Emine Akşahin ise son yıllarda çocukların kendilerini en güvende hissettikleri okullarda, evlerde, parkalarda ve toplu yaşam alanlarında aslında güvende olmadıklarını ve uğradıkları çok boyutlu şiddetin giderek arttığını vurguladı. Emine, “Çocuklar bir yandan okullarından geri kalarak şiddete uğruyorlar, bir yandan evde fiziksel ve psikolojik şiddete uğrayarak bir istismara maruz kalıyorlar. Çok boyutlu yoksulluk yaşayarak şiddete maruz kalıyorlar. Mülteci yaşamı onları şiddete maruz bıraktırıyor. Çocuk yaşta evlilik, madde bağımlığı, fuhşa sürüklenme gibi çok boyutlu şiddetle karşı karşıya kaldıklarını biliyoruz. Bunun da sebebi son yıllarda çocukları korumaya yönelik bütünlüklü ve tedbir amaçlı politikaların yürütülmemesidir” sözlerine dikkat çekti.
‘Cezasızlık, diğer vakaların da önünü açıyor’

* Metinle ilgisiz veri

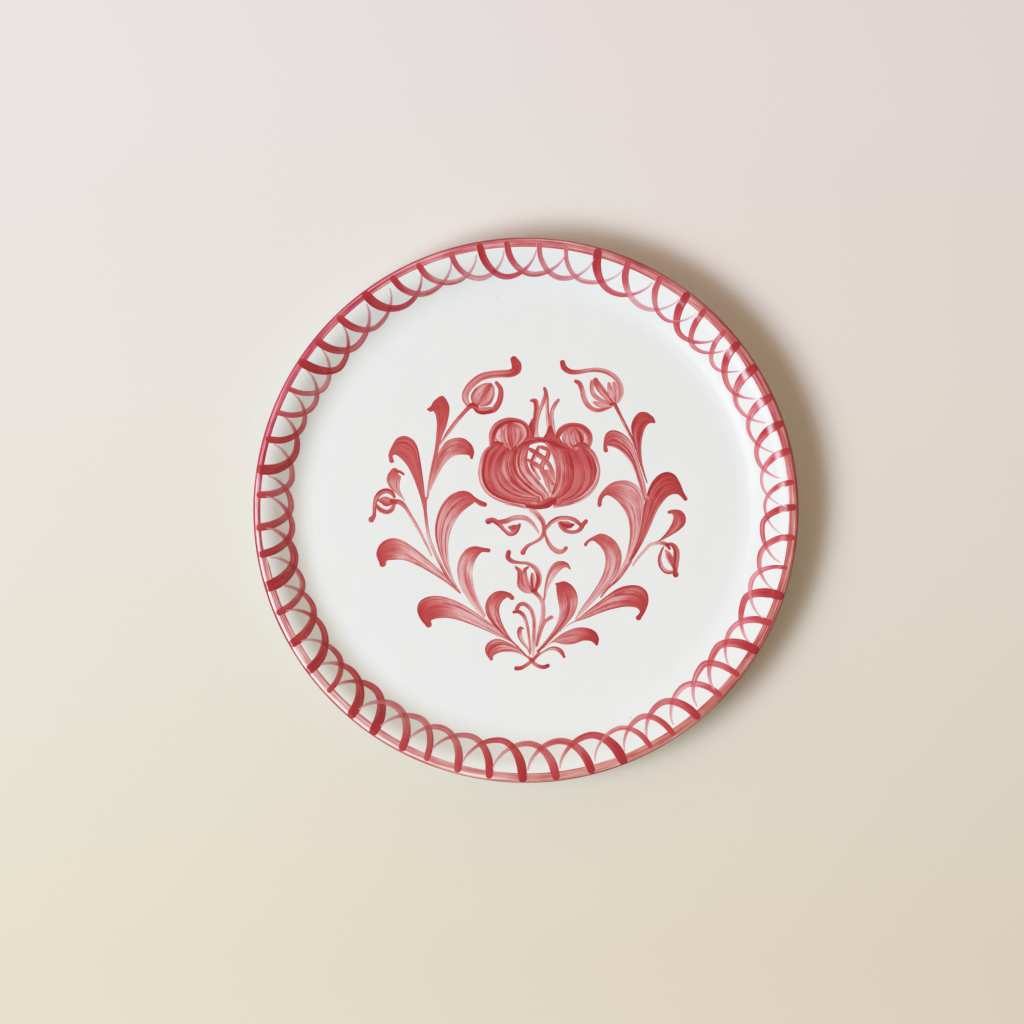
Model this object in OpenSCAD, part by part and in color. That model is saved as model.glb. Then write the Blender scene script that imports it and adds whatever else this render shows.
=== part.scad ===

Çocuklara yönelik cinsel suçların cezasızlık politikasıyla doğrudan ilişkili olduğunu söyleyen Emine, “Bu nedenle bizler çocukların yaşamlarını güvence altına almak zorundayız. Buna yönelik politikalar yürütmek zorundayız. Bu faillerin bulunması, etkin soruşturma yürütülmesi ve gereken cezanın verilmesi noktasında en azından bu tür sorunların son bulması açısından iktidarın politikalar üretmesi gerekiyor. Bunlar bireysel vakalar değil, toplumsal sorun haline gelmiş vakalar. Çünkü bunlar sadece kamuoyuna yansıdıkları için haberdar olduğumuz vakalar. Hepimiz biliyoruz ki kamuoyuna yansımayan binlerce istismar söz konusu. Çocukların, ailelerin bu konuda hiçbir şey yapılmadığına kendilerine bir güvence verilmediğine dair bir duyguya kapıldıkları için maalesef içinde yaşadıklarını da biliyoruz. Kendi haklarına yönelik adım atmadıklarını da biliyoruz. Çünkü uğradıkları istismarı dava konusu yaptıklarında hukuksal olarak hak aramaya gittiklerinde maalesef ki faillerin hak ettikleri cezaları almadıklarını gördüklerinde daha da perişan oluyorlar. Bu cezasızlık politikası da bir diğer vakanın önünü açıyor” dedi.
‘Çocuk hakları güvence altına alınmalı’
Toplumda çocuklar ve kadınlar toplumsal özne olarak görülmediği ve sadece toplumsal bir nesne olarak görüldüğü için gereken politikaların üretilmediğinin altını çizen Emine, buna karşı bütünlüklü politikalar üretmek, uluslararası çocuk haklarına yönelik yükümlülükleri yerine getirmek gerektiğini ekledi. Emine, “Faili ve kurumları korumak yerine, çocuk haklarından yana politikalar üretilmesini ve bu yönlü etkin soruşturma yürütülerek kamuoyunda çocuk haklarını gözeten yerden bir hukuksal süreç yürütülmesini istiyoruz. Çünkü bizler çocuklarımızın yaşamlarını güvence altına almak zorundayız, çocuklar bizim yarınlarımızdır” mesajını verdi.